‘Catalina de Aragón’ de Garret Matting. 1943

No hubiera podido alcanzar significación ni dignidad una biografía de Catalina de Aragón si no se hubiera encuadrado la dura existencia del personaje dentro del brillante y dramático marco de la historia del Occidente de Europa en la primera mitad del siglo XVI. Tras el violento forcejeo entre la nobleza feudal y la monarquía que caracteriza al siglo XV, Europa veía fortalecerse, y ya para un largo plazo, los poderes de las autocracias; y el siglo siguiente mostraría el espectáculo de unas pocas dinastías dominando a Europa con omnímoda voluntad sin que fuerza alguna pareciera capaz de contrarrestar su autoridad y sin que campo alguno de la vida histórica fuera susceptible de desarrollar una vida autónoma o fuera reacio a las influencias reales. En una corte en la que se acentuaban cada vez más estos caracteres, la de los Tudor de Inglaterra, llegados al poder al término de la sangrienta guerra de las Dos Rosas, había de desarrollarse la existencia de la hija menor de Fernando de Aragón e Isabel de Castilla, y sobre el escenario en que Enrique VIII ocupaba el primer lugar nos la muestra el sólido y apasionante libro de Mattingli.

En su transcurso adquiere viva realidad la Inglaterra de los primeros Tudor. La joven princesa española abandona su tierra natal para sumirse en su corte cuando Inglaterra pugnaba por consolidar su nueva dinastía y por adquirir en Europa una posición predominante. Enrique VII luchaba por lograrlo con aquellos caracteres que Francisco Bacon precisó finamente y que hicieron de él un príncipe de típico corte renacentista. A su muerte, el joven rey que le sucedió en el trono pondría al servicio de semejantes ideales un temperamento oscuro y susceptible de interpretaciones diversas, en cuya aclaración han trabajado intensamente los historiadores, porque condujo a resoluciones que fueron decisivas para el destino de Inglaterra.

A aclararlo contribuye el estudio atento de la influencia de Catalina de Aragón, su esposa en la primera etapa de su reinado. Debía manifestarse en formas múltiples, porque la acción de la princesa española fué particularmente razonada y consciente. Por la proximidad de España con el movimiento renacentista, estaba ella en condiciones de estimular la mutación espiritual que encarnaba en Inglaterra su odiado enemigo, el Cardenal Wolsey, tanto como Tomás Moro y tantos espíritus allegados al desarrollo del erasmismo, y baste recordar que por su intermedio llegó a enseñar Juan Luis Vives en el Colegio de Oxford.

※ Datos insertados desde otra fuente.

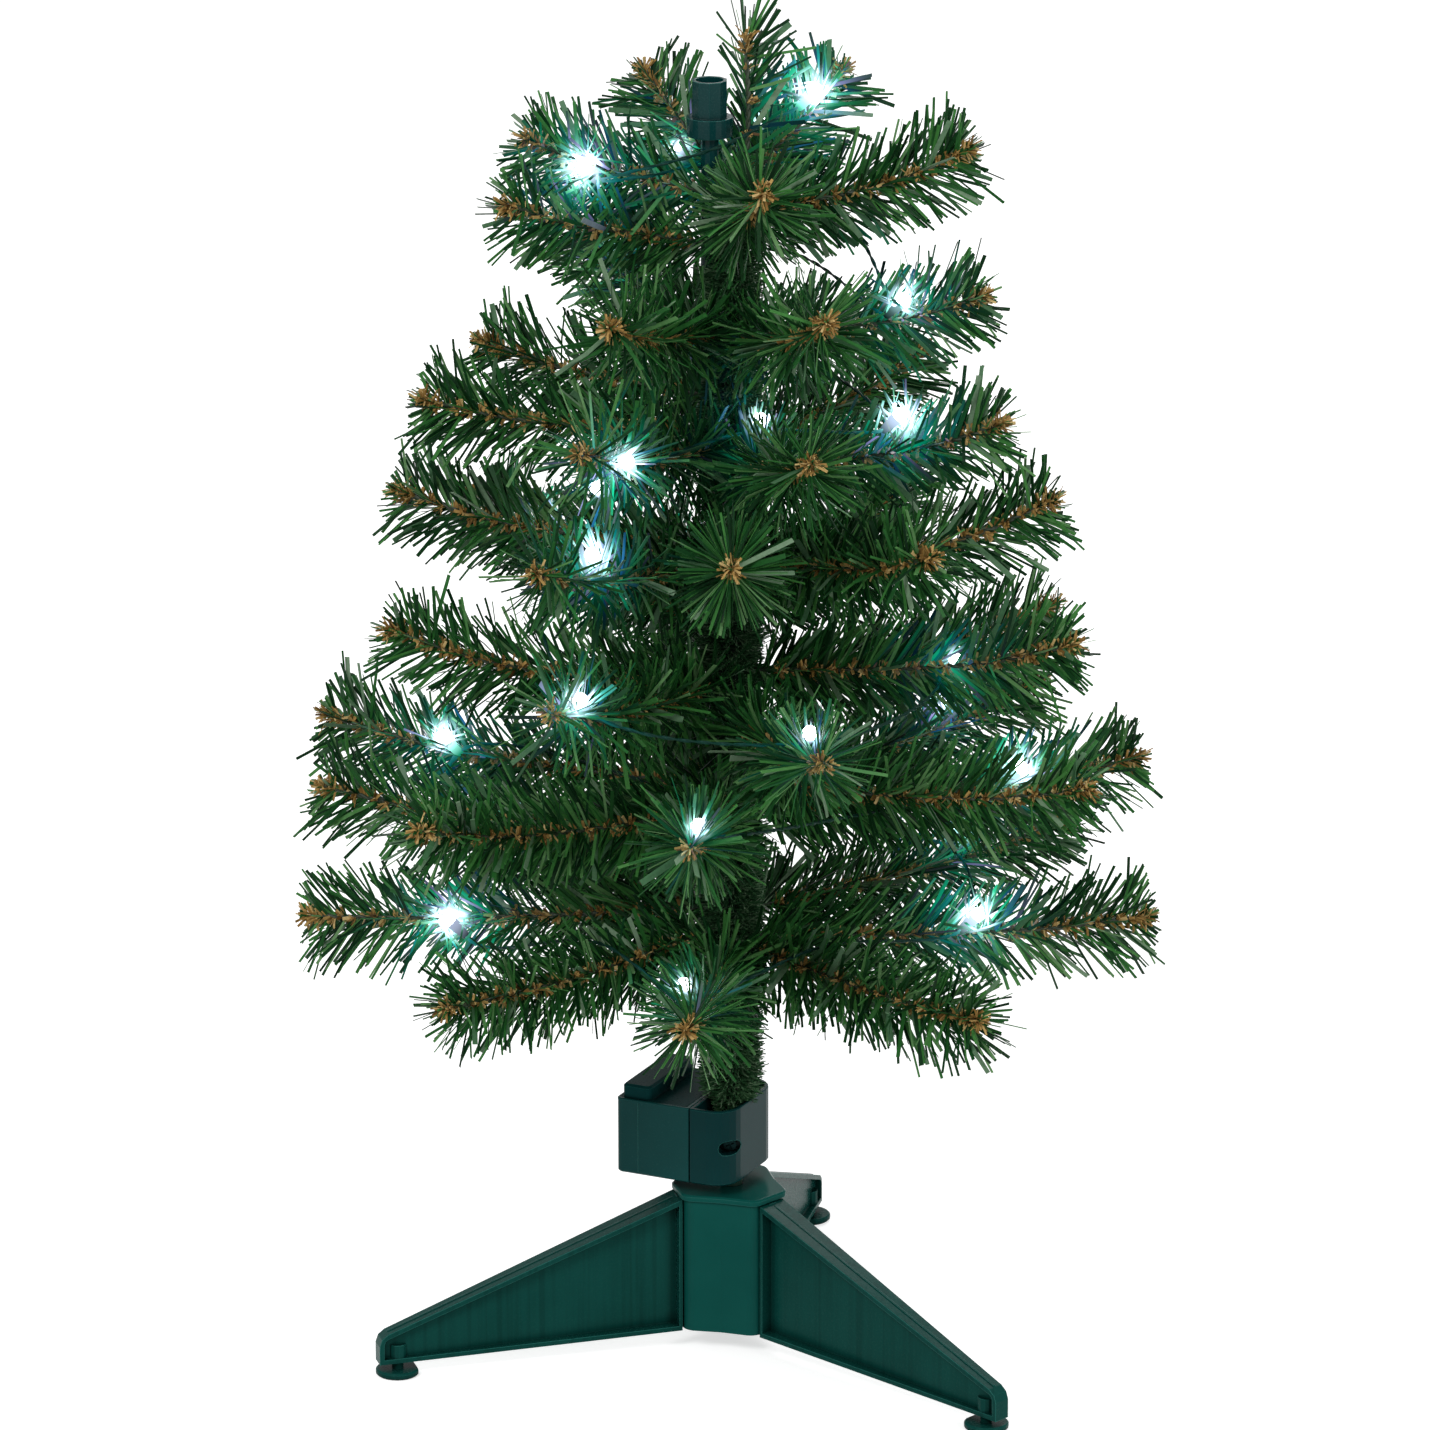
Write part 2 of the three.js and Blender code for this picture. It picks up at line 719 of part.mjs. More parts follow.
// The straight hole of the wire through the walls of housing and clamp, in the frame of the box
function wireHole() {
  const back = THREE.MathUtils.degToRad(-boxTurn);
  const [from, to] = wireStart.slice(0, 2).map(([x, y, z]) => {
    return new THREE.Vector3(x, y, z).applyAxisAngle(new THREE.Vector3(0, 0, 1), back);
  });
  const along = to.clone().sub(from).normalize();
  const hole = post(0, 0, wireRadius + 2 * fit, 0, from.distanceTo(to) + overrun, smallSteps);
  return aimed(hole, from.addScaledVector(along, -overrun), along);
}

function bottomCover() {
  const inset = boxWall + fit;
  let solid = prism(housingOutline(inset), boxBottom, boxBottom + plateThickness);
  const postReach = boardDepth / 2 - boardPostRadius;
  for (const y of [bayMiddle - postReach, bayMiddle + postReach]) {
    const x = (bayLeft + bayRight) / 2;
    const top = boxBottom + plateThickness + boardRise - fit;
    solid = solid.add(post(x, y, boardPostRadius, boxBottom + plateThickness - boxEdge, top, smallSteps));
  }
  for (const [x, y] of screwPlaces) {
    solid = solid.subtract(post(x, y, screwShankRadius + fit, boxBottom - overrun, boxTop, smallSteps));
    const sink = boxBottom + screwHeadHeight;
    solid = solid.subtract(post(x, y, screwHeadRadius + fit, boxBottom - overrun, sink, smallSteps));
  }
  return solid;
}

// A cross-head screw that points along +Z, with its head's outer face at zero
function screw(headRadius, headHeight, shankRadius, length) {
  const profile = [
    [0, 0],
    [headRadius, 0],
    [headRadius, headHeight],
    [shankRadius, headHeight],
    [shankRadius, length - shankRadius],
    [0, length],
  ];
  const arm = headRadius / 2 + crossWidth;
  const half = crossWidth / 2;
  const depth = headHeight / 2;
  return turned(profile, smallSteps)
    .subtract(block(-arm, arm, -half, half, -overrun, depth))
    .subtract(block(-half, half, -arm, arm, -overrun, depth));
}

function batteryCover() {
  const front = bayFront + slideFit;
  const rear = bayRear - slideFit;
  const lid = block(boxLeft, bayRight - slideFit, front, rear, coverBottom, coverBottom + coverThickness);
  const outline = (inset) => {
    const [x0, y0] = [boxLeft + gripInset + inset, boxFront + gripInset + inset];
    const [x1, y1] = [boxLeft + gripInset + gripWidth - inset, boxRear - gripInset - inset];
    return roundedRectangle(x0, x1, y0, y1, Array(4).fill(Math.max(gripCornerRadius - inset, gripEdge / 2)));
  };
  const gripTop = boxTop + gripRise;
  const grip = bevelledPrism(outline, coverBottom, gripTop, gripEdge);
  return lid.add(grip).subtract(prism(outline(gripWall), coverBottom - overrun, gripTop - gripWall));
}

function cell(index) {
  const x = bayLeft + cellPitch * (index + 1) - cellRadius;
  const bodyLength = cellLength - cellNubLength;
  const profile = [
    [0, 0],
    [cellRadius - padEdge, 0],
    [cellRadius, padEdge],
    [cellRadius, bodyLength - padEdge],
    [cellRadius - padEdge, bodyLength],
    [cellNubRadius, bodyLength],
    [cellNubRadius, cellLength],
    [0, cellLength],
  ];
  const flip = index % 2 === 0 ? 1 : -1;
  const start = bayMiddle - (flip * cellLength) / 2;
  const place = new THREE.Vector3(x, start, cellHeight);
  return aimed(turned(profile, smallSteps), place, new THREE.Vector3(0, flip, 0));
}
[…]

Mattingli destaca el significado de este movimiento humanista en el primer tercio del siglo XVI de manera sutil y señala sus consecuencias sobre las opiniones que prevalecieron entonces en Inglaterra —como en muchos otros lugares de Europa— acerca de cuestiones fundamentales, como la de una nueva noción de la comunidad espiritual del Occidente, de raíces más remotas que las que proporcionaba el Cristianismo.

El cuadro que ofrece Mattingli es igualmente vivo cuando afronta los momentos dramáticos de la existencia de Catalina, el derrumbe de los planes aragoneses a la muerte de su primer esposo, la gravitación sobre la política internacional de Enrique, ejemplificada en la entrevista de Dover con su sobrino Carlos V, y, finalmente, el largo y doloroso proceso que condujo al divorcio de los reyes. Toda la trama de la intriga y del proceso aparece ágilmente tratada por Mattingli, sin excesos eruditos pero sin descuidar las rectificaciones a que lo conducen pacientes y clarificadoras búsquedas documentales.

El momento es apasionante y los personajes tienen ese tinte peculiar de aquellos que han recibido el trato frecuente de historiadores y lectores. Sobre las figuras de Wolsey, de Moro, de Cranmer, de los reyes cuyo destino se jugaba y de aquellos que, de lejos o de cerca, intervenían o presionaban de alguna manera, Mattingli arroja una viva luz, sabia y clara, que cumple la misión primera de esta especie de libros, que consiste en devolver su humanidad a aquellos personajes que, por haber sido nombrados muchas veces y recordados a propósito de determinados episodios, han perdido la multiplicidad de su existencia, encerrada en esquemas inertes que nada dicen del dramatismo de la vida.